How to Choose Your Niche
- Start with what you already make or enjoy making. Passion and skill reduce startup friction and improve product quality.
- Research demand on your platform. Check search volumes on Etsy, look at trending categories, and read customer reviews to understand what sells and what people actually want.
- Evaluate competition and pricing. Look at 10–20 similar sellers. Are prices rising or falling? Can you differentiate on quality, story, or design?
- Identify your target customer. Be specific: “eco-conscious millennials who buy wedding favors” beats “people who like nice things.”
- Test before committing heavily. Launch a small product line in your chosen niche, gather feedback, and validate demand before investing in equipment or inventory.
- Consider your production capacity. Can you actually make these items at scale, or will you burn out? Some niches require more labor than others.
- Check regulatory requirements. Some niches (children’s products, food items, beauty products) have compliance costs and restrictions.
Starting General vs Starting Niche
For handmade marketplace sellers, starting niche is often smarter than starting general. A focused product line from day one builds brand recognition faster, simplifies marketing, and allows you to become known as an expert in your category. Customers searching for specific items are more likely to buy from someone positioned as a specialist than a generalist.

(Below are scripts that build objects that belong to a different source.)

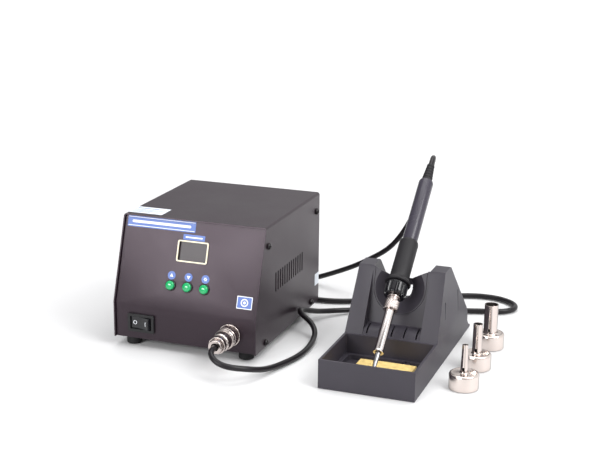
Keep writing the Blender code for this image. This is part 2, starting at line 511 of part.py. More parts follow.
hole = [(-DISH_HOLE_R, 3.6), (-DISH_HOLE_R, 0)] + hole[0:] + [(DISH_HOLE_R, 0), (DISH_HOLE_R, 3.6)]
boolean(cradle, cutter("cut_dish_hole", prism(new(), hole, "Z", -20, 10), CRADLE))
saddle = 9.0
boolean(cradle, cutter("cut_cradle_top", prism(new(), [(-40, 30), (-40, 17), (-21.5, 15.2), (-8.5, saddle), (8.5, saddle),
                                                         (21.5, 15.2), (40, 17), (40, 30)], "Z", -20, 12), CRADLE))

# ---------------------------------------------------------------- sponge
x0, y0, x1, y1, z0, z1 = SPONGE
node("sponge", prism(new(), rounded(x0, y0, x1, y1, 2.0, 3), "Z", z0, z1), SPONGEM, STAND, smooth=30)

# ---------------------------------------------------------------- iron
ca, sa = math.cos(math.radians(IRON_UP)), math.sin(math.radians(IRON_UP))
IRON = frame(STAND, "iron_frame", (STAND_MID, IRON_FOOT[0], IRON_FOOT[1]), (1, 0, 0), (0, -sa, ca), (0, ca, sa))
node("iron_tip", revolve(new(), [(0, -8.0), (0.45, -7.7), (1.6, 0), (2.25, 9.0), (2.25, 19.0), (3.2, 19.0), (3.2, 30.0), (0, 30.0)], 16),
     TIPMETAL, IRON, smooth=40)
node("iron_barrel", revolve(new(), [(2.6, 12.4), (3.9, 12.0), (4.35, 12.3), (4.35, 13.0), (3.85, 14.2), (3.85, 52.4), (3.85, 60.0),
                                    (3.5, 60.0), (3.5, 18.6), (2.6, 18.6)], 24), STEEL, IRON, smooth=40)
node("barrel_nut", revolve(new(), [(4.15, 52.4), (5.7, 52.4), (6.1, 52.9), (6.1, 60.4), (5.6, 61.0), (4.5, 61.4), (4.5, 63.6), (5.7, 63.9),
                                   (5.7, 65.4), (4.15, 65.4)], 28), NICKEL, IRON, smooth=40)
node("iron_core", revolve(new(), [(0, 60.3), (3.85, 60.3), (3.85, 66.0), (4.6, 66.0), (4.6, 77.5), (0, 77.5)], 16), BLACK, IRON, smooth=40)

# collar nut: turned body with ten flutes
collar = node("collar_nut", revolve(new(), [(4.9, 65.8), (7.6, 65.8), (8.9, 67.0), (9.45, 69.0), (9.45, 76.4), (8.9, 77.6), (4.9, 77.6)], 40),
              GLOSS, IRON, smooth=35)
bm = new()
for i in range(10):
    a = 2 * math.pi * i / 10
    prism(bm, circle(10.4 * math.cos(a), 10.4 * math.sin(a), 1.6, 8), "Z", 64, 76.2)
boolean(collar, cutter("cut_flutes", bm, IRON))

grip = [(0, 78.0), (10.4, 78.0), (10.9, 78.5), (10.9, 79.9), (10.4, 80.6), (8.9, 81.6), (8.2, 83.2), (8.15, 118.6), (7.4, 120.6),
        (6.7, 120.6), (6.7, 110.3), (0, 110.3)]
node("iron_grip", revolve(new(), grip, 28), GRIP, IRON, smooth=40)
node("iron_handle", revolve(new(), [(0, 110.6), (6.4, 110.6), (6.4, 183.6), (5.6, 185.2), (4.9, 185.2), (4.9, 175.3), (0, 175.3)], 28), TUBE, IRON, smooth=40)
relief = [(0, 175.6), (4.6, 175.6), (4.6, 186.0)]
for i in range(5):
    h = 187.2 + 3.0 * i
    r = 4.6 - 0.26 * i
    relief += [(r, h), (r - 0.55, h + 0.5), (r - 0.55, h + 1.0), (r - 0.1, h + 1.4)]
relief += [(3.35, 202.6), (3.1, 203.0), (2.7, 203.0), (2.7, 190.0), (0, 190.0)]
node("strain_relief", revolve(new(), relief, 20), GRIP, IRON, smooth=40)

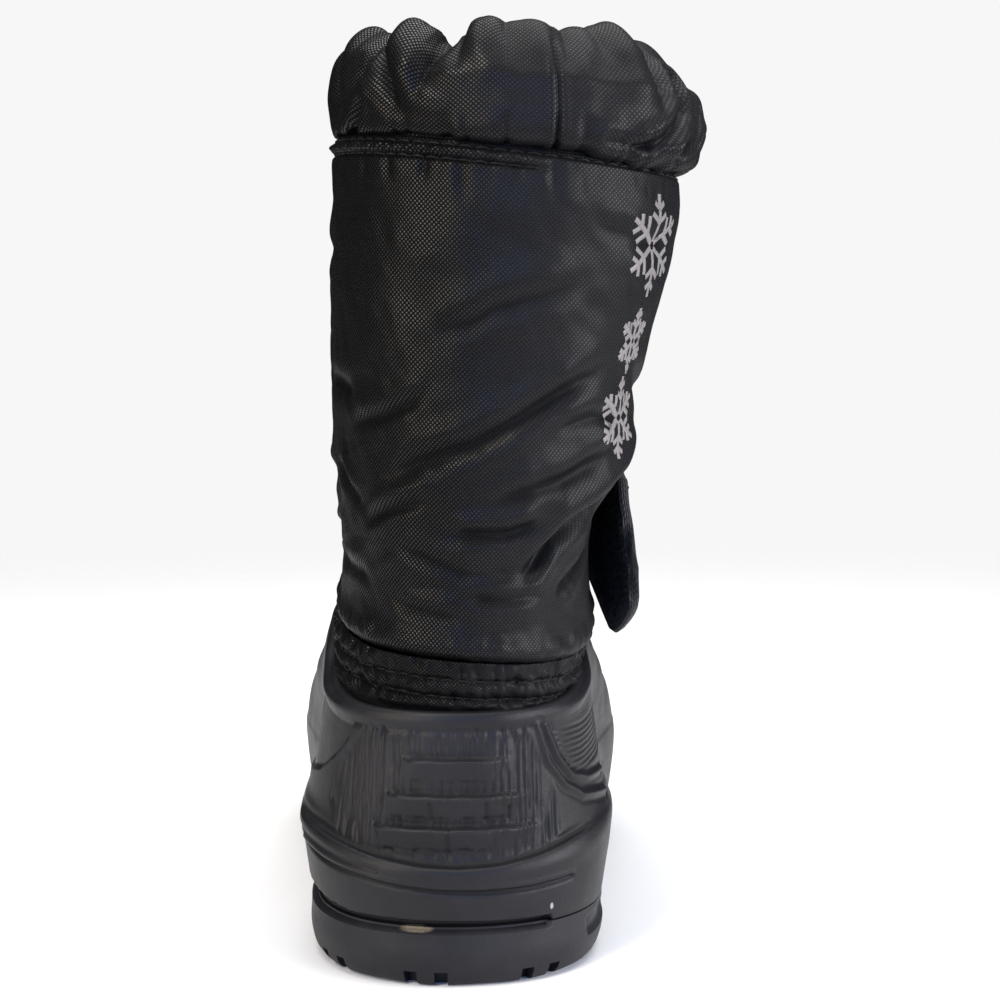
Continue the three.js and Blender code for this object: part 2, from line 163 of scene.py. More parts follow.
# %% Smooth path and tube
def smooth_path(points, steps=8):
    """A centripetal Catmull-Rom curve through a chain of points."""
    p = np.array(points, float)
    p = np.concatenate([[2 * p[0] - p[1]], p, [2 * p[-1] - p[-2]]])
    knot = np.concatenate([[0], np.cumsum(np.sqrt(np.linalg.norm(np.diff(p, axis=0), axis=1)))])
    made = []
    for i in range(1, len(p) - 2):
        for t in np.linspace(knot[i], knot[i + 1], steps, endpoint=False):
            a = [
                p[k] + (p[k + 1] - p[k]) * (t - knot[k]) / (knot[k + 1] - knot[k])
                for k in (i - 1, i, i + 1)
            ]
            b = [
                a[k] + (a[k + 1] - a[k]) * (t - knot[i - 1 + k]) / (knot[i + 1 + k] - knot[i - 1 + k])
                for k in (0, 1)
            ]
            made.append(b[0] + (b[1] - b[0]) * (t - knot[i]) / (knot[i + 1] - knot[i]))
    return np.array(made + [p[-2]])


def unit(v):
    return v / np.maximum(np.linalg.norm(v, axis=-1, keepdims=True), 1e-12)


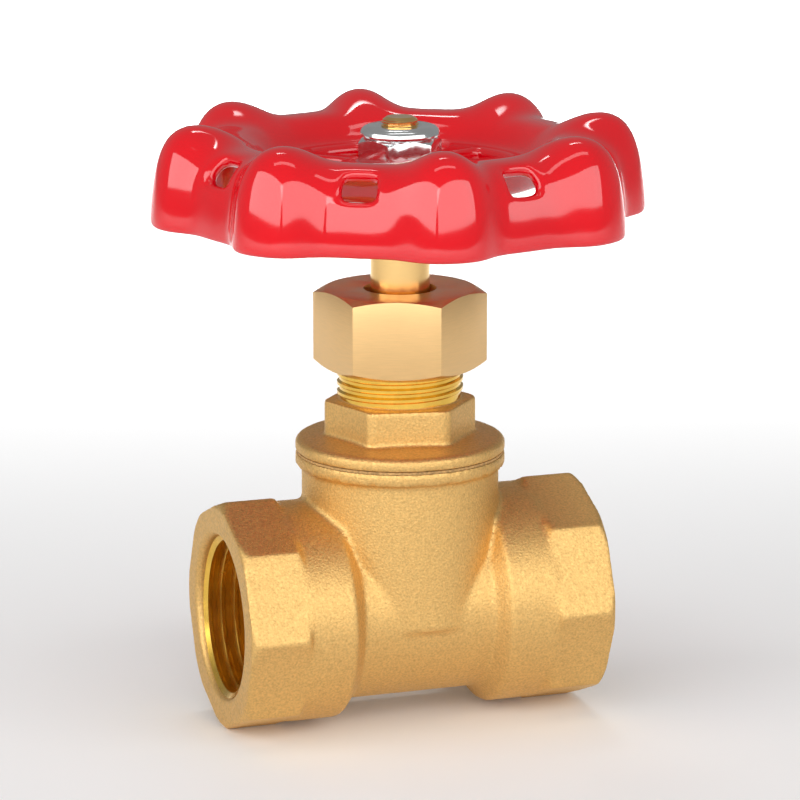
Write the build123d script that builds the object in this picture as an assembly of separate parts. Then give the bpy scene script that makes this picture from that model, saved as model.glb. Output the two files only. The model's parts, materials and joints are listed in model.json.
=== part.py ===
from build123d import *
from math import cos, pi, radians, sqrt, tan
import os

# Half-inch brass gate valve with a non-rising stem. Millimetres.
# +X runs along the flow axis and +Z up the stem. The origin is on the lowest edge of the body, under the stem.
# The model stands in the open position: the wedge is at the top of its travel.

# Body, outside
body_length = 49.0
end_across_flats = 28.0
end_sides = 8
end_length = 7.7              # octagon, from the end face to the round collar
end_face_proud = 0.25         # turned end face beyond the flats
end_chamfer = 0.8
collar_proud = 0.2            # round collar beyond the flats
collar_length = 6.3
shoulder_run = 1.8            # slope from the collar down to the barrel
barrel_wall = 2.6
neck_wall = 1.8
neck_drop = 0.9               # how far the neck reaches below the flow axis
ring_lip = 0.8
ring_height = 1.55

# Body, inside
port_radius = 10.48           # major radius of the G 1/2 thread
port_depth = 12.0
mouth_slope = 0.47            # countersink at the mouth of a port
waterway_radius = 6.0
seat_width = 1.5
seat_angle = 5.0
chamber_gap = 0.23            # wedge's corner to the chamber wall
chamber_floor_gap = 1.7
rail_width = 2.0
rail_reach = 1.6
rail_below = 3.0
rail_top_gap = 0.2

# Wedge
wedge_overlap = 0.2           # wedge radius beyond the seat's outer radius
wedge_side_wall = 1.5         # stem hole to seat face, at the wedge's centre
wedge_boss_wall = 1.6
wedge_boss_height = 12.5      # above the wedge's centre
wedge_floor = 1.4             # metal left under the stem hole
wedge_ear_bottom = -1.5
wedge_ear_top = 5.5
wedge_ear_gap = 0.5           # ear to chamber wall
wedge_ear_half_width = 2.6
ear_engagement = 0.9          # ear still on its rail when the valve is open
lift_spare = 0.1              # wedge clear of the waterway when open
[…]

Starting general might feel safer—you’re not “putting all your eggs in one basket”—but it typically leads to slower growth, lower prices, and difficulty standing out. If you discover a niche isn’t working after 3–6 months of genuine effort, you can pivot to another. The key is to pick one, commit to testing it properly, and then specialize further based on data. Diversification can come later, once you’ve built a strong foundation in your primary niche.